[Begin TASK INPUTS]

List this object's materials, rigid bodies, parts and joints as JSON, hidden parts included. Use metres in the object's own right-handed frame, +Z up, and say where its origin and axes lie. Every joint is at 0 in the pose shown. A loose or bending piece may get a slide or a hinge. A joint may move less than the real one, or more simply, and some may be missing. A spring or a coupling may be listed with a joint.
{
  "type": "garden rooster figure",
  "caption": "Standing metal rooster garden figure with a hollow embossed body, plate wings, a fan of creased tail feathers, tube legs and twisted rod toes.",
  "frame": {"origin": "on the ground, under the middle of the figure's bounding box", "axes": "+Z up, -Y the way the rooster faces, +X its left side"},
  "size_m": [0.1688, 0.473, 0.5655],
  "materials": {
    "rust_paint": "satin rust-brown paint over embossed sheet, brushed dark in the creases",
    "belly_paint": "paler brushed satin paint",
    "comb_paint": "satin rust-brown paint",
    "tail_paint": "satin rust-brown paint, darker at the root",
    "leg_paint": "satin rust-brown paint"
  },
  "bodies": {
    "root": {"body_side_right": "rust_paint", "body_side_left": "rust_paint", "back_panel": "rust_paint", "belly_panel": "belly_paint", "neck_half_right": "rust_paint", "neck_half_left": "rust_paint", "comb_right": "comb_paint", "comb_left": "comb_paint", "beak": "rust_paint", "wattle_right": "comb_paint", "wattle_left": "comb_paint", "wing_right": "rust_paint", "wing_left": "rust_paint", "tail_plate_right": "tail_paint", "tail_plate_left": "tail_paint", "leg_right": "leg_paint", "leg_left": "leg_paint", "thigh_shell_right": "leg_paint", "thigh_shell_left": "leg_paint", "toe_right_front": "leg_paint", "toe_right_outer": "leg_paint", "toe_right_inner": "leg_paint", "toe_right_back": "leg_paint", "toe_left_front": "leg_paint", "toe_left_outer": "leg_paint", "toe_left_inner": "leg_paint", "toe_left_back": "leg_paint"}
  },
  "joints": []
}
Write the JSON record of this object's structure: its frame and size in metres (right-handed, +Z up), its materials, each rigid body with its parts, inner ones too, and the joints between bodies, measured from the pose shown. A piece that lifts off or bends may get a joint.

[End TASK INPUTS]

### PROBLEM STATEMENT
Exactly reproduce every line of the data above.

### RIGHT ANSWER
List this object's materials, rigid bodies, parts and joints as JSON, hidden parts included. Use metres in the object's own right-handed frame, +Z up, and say where its origin and axes lie. Every joint is at 0 in the pose shown. A loose or bending piece may get a slide or a hinge. A joint may move less than the real one, or more simply, and some may be missing. A spring or a coupling may be listed with a joint.
{
  "type": "garden rooster figure",
  "caption": "Standing metal rooster garden figure with a hollow embossed body, plate wings, a fan of creased tail feathers, tube legs and twisted rod toes.",
  "frame": {"origin": "on the ground, under the middle of the figure's bounding box", "axes": "+Z up, -Y the way the rooster faces, +X its left side"},
  "size_m": [0.1688, 0.473, 0.5655],
  "materials": {
    "rust_paint": "satin rust-brown paint over embossed sheet, brushed dark in the creases",
    "belly_paint": "paler brushed satin paint",
    "comb_paint": "satin rust-brown paint",
    "tail_paint": "satin rust-brown paint, darker at the root",
    "leg_paint": "satin rust-brown paint"
  },
  "bodies": {
    "root": {"body_side_right": "rust_paint", "body_side_left": "rust_paint", "back_panel": "rust_paint", "belly_panel": "belly_paint", "neck_half_right": "rust_paint", "neck_half_left": "rust_paint", "comb_right": "comb_paint", "comb_left": "comb_paint", "beak": "rust_paint", "wattle_right": "comb_paint", "wattle_left": "comb_paint", "wing_right": "rust_paint", "wing_left": "rust_paint", "tail_plate_right": "tail_paint", "tail_plate_left": "tail_paint", "leg_right": "leg_paint", "leg_left": "leg_paint", "thigh_shell_right": "leg_paint", "thigh_shell_left": "leg_paint", "toe_right_front": "leg_paint", "toe_right_outer": "leg_paint", "toe_right_inner": "leg_paint", "toe_right_back": "leg_paint", "toe_left_front": "leg_paint", "toe_left_outer": "leg_paint", "toe_left_inner": "leg_paint", "toe_left_back": "leg_paint"}
  },
  "joints": []
}
Write the JSON record of this object's structure: its frame and size in metres (right-handed, +Z up), its materials, each rigid body with its parts, inner ones too, and the joints between bodies, measured from the pose shown. A piece that lifts off or bends may get a joint.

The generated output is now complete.